Re: Diffing XML files or storing binary documents

Posted by Roger Keays <ro...@ninthave.net>.
Hi Felix,

OOo documents under svn sound very interesting!

> Yep we store open office files in subversion.  We just check in the
> *.sx* file and hope for the best.  The only tricky thing is when you
> have a conflict.  You have to open one of the files in OO and select the
>   compare documents menu option.  The merging interface of OO is a
> little tricky to follow so stay alert when merging.

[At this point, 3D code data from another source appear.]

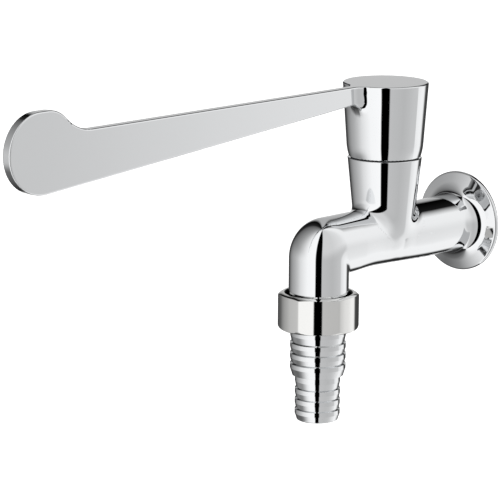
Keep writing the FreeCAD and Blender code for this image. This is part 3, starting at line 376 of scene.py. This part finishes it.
def cast_rows():
    """Rings of the casting from the inlet's bore to the spout's: turned about the inlet as far as the flare,
    then circles along the tube, the elbow's rings, and rings turned about the spout. With them come the
    tube's normals, the number of its first ring, and the stretch that makes room for the screw's hole.
    In the elbow every length line of the tube turns down on an arc of its own. The arc's radius is the line's
    distance from the bend's axis, or the crease's rounding on the inner side."""
    turn, share = full_turn(), np.linspace(0, 1, LINK_RINGS + 2)[1:-1, None, None]
    inlet = [(INLET_BORE_R, INLET_DEPTH), (INLET_BORE_R, 10), (INLET_BORE_R, INLET_EDGE - INLET_LENGTH),
             (INLET_BORE_R + INLET_EDGE, -INLET_LENGTH),
             *thread(INLET_THREAD_R, -INLET_LENGTH, SEAL_SEAT_DEPTH),
             (SEAL_SEAT_R, SEAL_SEAT_DEPTH), (SEAL_SEAT_R, 0), (16, 0), (FLANGE_R - FLANGE_BACK_EDGE, 0),
             (FLANGE_R, FLANGE_BACK_EDGE)]
    face = flange_face()
    first = len(inlet) + len(face)
    inner, spread = SCREW_PATCH
    ends = (math.degrees(math.atan2(SCREW_Z, SCREW_X)) + np.array([-spread, spread])) * COLUMNS / 360
    patch = (len(inlet) + RIM_STEPS - 1, len(inlet) + sum(reach > inner for reach, _ in face),
             *ends.round().astype(int).tolist())

    out = np.linspace(face[-1][1], TUBE_END, TUBE_RINGS + 1)[1:, None]
    radius, lift = tube_at(out)
    front = np.broadcast_to(-out, (TUBE_RINGS, COLUMNS))
    tube = np.stack([radius * np.cos(turn), front, lift + radius * np.sin(turn)], -1)
    normals = gradient(tube)
    tube = sunk_under_tower(tube, turn)

    start, above = SPOUT_R * np.sin(turn), tube_at(-SPOUT)[1]
    away = BEND_R + start - CREASE_R
    swing = CREASE_R + (away + np.sqrt(away ** 2 + CREASE_R ** 2)) / 2
    side, front, level = SPOUT_R * np.cos(turn), SPOUT - start, above + start
    angle = np.radians(np.linspace(0, 90, ELBOW_RINGS))[:, None]
    bent = np.stack([np.broadcast_to(side, (ELBOW_RINGS, COLUMNS)), front + swing * (1 - np.sin(angle)),
                     level - swing * (1 - np.cos(angle))], -1)

    spout = [*((SPOUT_R, level) for level in SPOUT_LEVELS),
             *thread(OUTLET_THREAD_R, THREAD_Z - THREAD_STEP, SPOUT_Z),
             (WATERWAY_R, SPOUT_Z), (WATERWAY_R, WATERWAY_END)]
    inlet, spout = rings_about(inlet + face, "Y", (0, 0, 0)), rings_about(spout, "Z", (0, SPOUT, 0))
    before, after = tube[-1] + (bent[0] - tube[-1]) * share, bent[-1] + (spout[0] - bent[-1]) * share
    return np.concatenate([inlet, tube, before, bent, after, spout]), normals, first, patch


def tower_radius(level):
    """Radius of the tower: a cone above the tube's middle, below it an ellipsoid that ends in the tube."""
    cone = TOWER_FOOT_R + (TOWER_TOP_R - TOWER_FOOT_R) * level / TOWER_TOP_Z
    drop = np.minimum(level - BELLY_Z, 0)
    belly = np.sqrt(np.maximum((TOWER_FOOT_R - BELLY_INSET) ** 2 - BELLY_FLATNESS * drop ** 2, 0.01))
    return np.where(level > BELLY_Z, cone, belly)


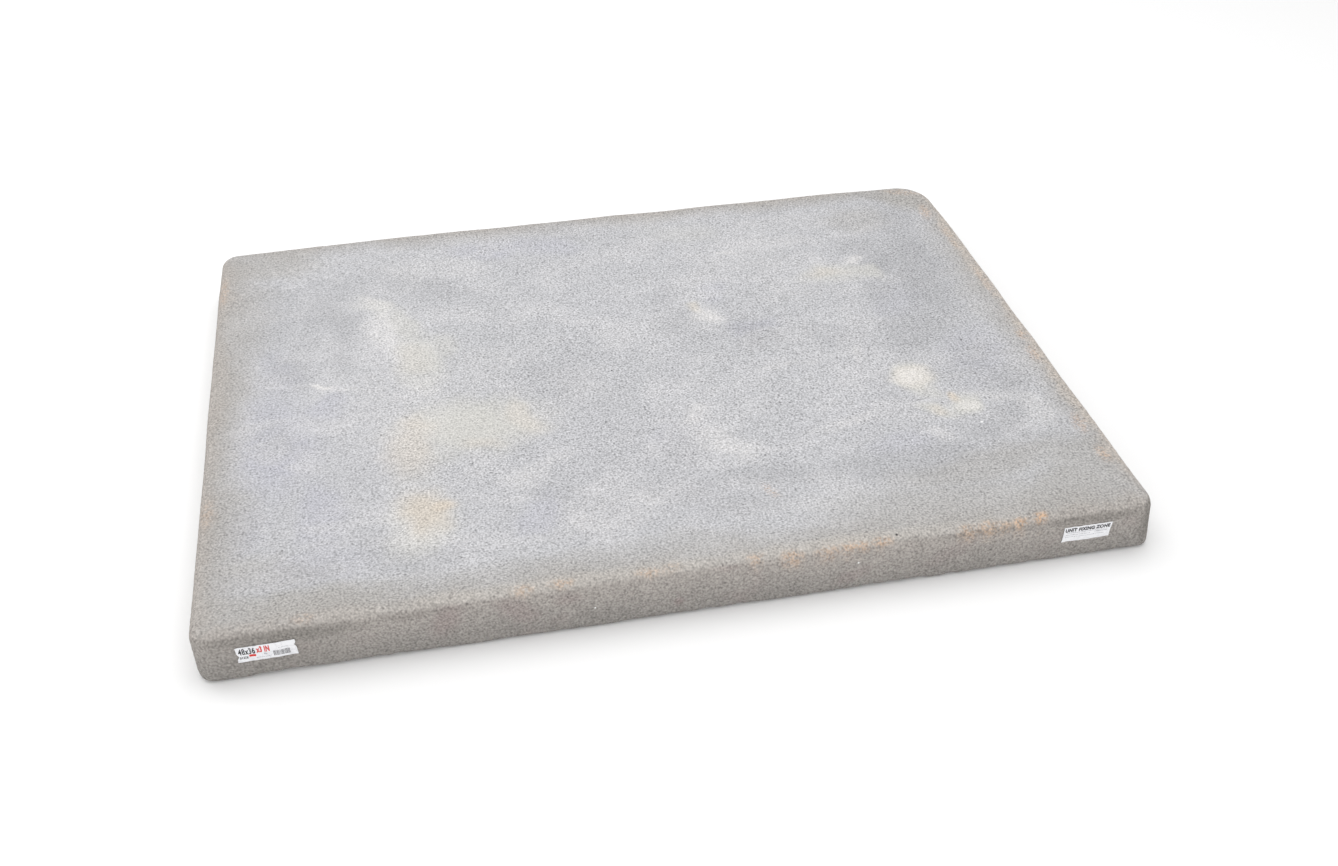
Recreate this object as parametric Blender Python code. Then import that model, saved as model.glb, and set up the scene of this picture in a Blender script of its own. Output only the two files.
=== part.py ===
"""Lightweight concrete equipment pad, with a foam core and cast-in steel anchor strips.

Metres, +Z up. +X runs along the pad's length, and the labelled face looks towards -Y.
The origin is the middle of the underside, on the ground.
"""

import math

import bmesh
import bpy
from mathutils import Matrix, Vector

# Driving dimensions
INCH = 0.0254
LENGTH = 48 * INCH
WIDTH = 36 * INCH
THICKNESS = 3 * INCH
GAP = 0.0003  # between pieces that touch

# Outside form of the casting. The corners are unlike, and are named by their side of X and of Y
CORNER_RADII = {(-1, -1): 0.023, (1, -1): 0.026, (-1, 1): 0.026, (1, 1): 0.050}
TOP_EDGE_RADIUS = 0.016
BOTTOM_EDGE_RADIUS = 0.009
CORNER_SEGMENTS = 8
TOP_EDGE_SEGMENTS = 4
BOTTOM_EDGE_SEGMENTS = 3

# Concrete round the core
WALL = 0.038
TOP_SKIN = 0.012
BASE_SKIN = 0.010
POCKET_CORNER_RADIUS = 0.020
POCKET_CORNER_SEGMENTS = 5

# Welded wire mesh: the wires along X lie above the wires along Y, and bite into them
WIRE_DIAMETER = 0.002
WIRE_SIDES = 8
WELD_BITE = 0.0005
WIRE_PITCH = 0.100
WIRES_ALONG_X = 8
WIRES_ALONG_Y = 11
WIRE_OVERHANG = 0.045  # past the last crossing

# Steel anchor strips, let into the top of the core
STRIP_WIDTH = 0.050
STRIP_GAUGE = 0.0015
STRIP_LENGTH = 0.800
STRIP_OFFSET = 0.520  # from the middle of the pad
KEY_HOLE_RADIUS = 0.008
KEY_HOLE_PITCH = 0.100
KEY_HOLES = 8
KEY_HOLE_SIDES = 16

# Paper labels on the front face, given as (middle along X, middle height, width, height, tilt)
LABEL_GAUGE = 0.0003
PRODUCT_LABEL = (-0.5232, 0.0416, 0.0700, 0.0235, math.radians(1.2))
STRIP_LABEL = (0.5132, 0.0427, 0.0660, 0.0238, math.radians(-0.2))
LABEL_SEAT_MARGIN = 0.001

# Heights that follow from the sizes above
MESH_LAYER = 2 * WIRE_DIAMETER - WELD_BITE
SKIN_UNDERSIDE = THICKNESS - TOP_SKIN
TOP_MESH_LOW = SKIN_UNDERSIDE - GAP - MESH_LAYER
CORE_TOP = TOP_MESH_LOW - GAP
BOTTOM_MESH_LOW = BASE_SKIN + GAP
CORE_BOTTOM = BOTTOM_MESH_LOW + MESH_LAYER + GAP
POCKET_LENGTH = LENGTH - 2 * WALL
POCKET_WIDTH = WIDTH - 2 * WALL

SAME_HEIGHT = 1e-6  # corners this close in height lie in one level face
COLLECTION = "equipment_pad"
HELPERS = "cutters"


def clear_scene():
    for obj in list(bpy.data.objects):
        bpy.data.objects.remove(obj)
    for name in (COLLECTION, HELPERS):
        bpy.context.scene.collection.children.link(bpy.data.collections.new(name))


def material(name, colour, roughness, metallic=0.0):
    made = bpy.data.materials.new(name)
    made.use_nodes = True
    shader = made.node_tree.nodes["Principled BSDF"]
    shader.inputs["Base Color"].default_value = (*colour, 1.0)
    shader.inputs["Roughness"].default_value = roughness
    shader.inputs["Metallic"].default_value = metallic
    made.diffuse_color = (*colour, 1.0)
    return made


def add_object(name, data, collection=COLLECTION, finish=None):
    obj = bpy.data.objects.new(name, data)
    bpy.data.collections[collection].objects.link(obj)
    if finish:
        data.materials.append(finish)
    return obj


def mesh_object(name, bm, collection=COLLECTION, finish=None):
    bmesh.ops.recalc_face_normals(bm, faces=bm.faces)
    mesh = bpy.data.meshes.new(name)
    bm.to_mesh(mesh)
    bm.free()
    return add_object(name, mesh, collection, finish)


def block(length, width, low, high):
    """A box centred on the Z axis, standing between two heights."""
    bm = bmesh.new()
    bmesh.ops.create_cube(bm, size=1.0)
    bmesh.ops.scale(bm, vec=(length, width, high - low), verts=bm.verts)
    bmesh.ops.translate(bm, vec=(0, 0, (low + high) / 2), verts=bm.verts)
    return bm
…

Do you do merges often? How often do you get conflicts and is svn an
effective way to allow a document to be edited by different users in
parallel?

Also, where can you get the FlatXMLFilter ? My debian distribution doesn't
seem to include it.

> It would be cool if OO could have the compare command started from the
> command line so that the merge could be started by your subversion client.

Cheers,

Roger

--
Ninth Avenue Software
http://www.ninthave.net


---------------------------------------------------------------------
To unsubscribe, e-mail: users-unsubscribe@subversion.tigris.org
For additional commands, e-mail: users-help@subversion.tigris.org

Re: Diffing XML files or storing binary documents

Posted by Felix Collins <fe...@keyghost.com>.
Chris Jensen wrote:

  > I doubt it matters how good subversions diffing is, correct me if I'm
> wrong, but because the nature of compression, a small change in the 

In general yes I agree.  But it depends on how the compression is 
implemented.  If it has a block structure for instance then you may just 
change one block. Actually this has been discussed on this list before 
without any conclusion as I recall.

You are correct though that it doesn't matter how good subversions diff is.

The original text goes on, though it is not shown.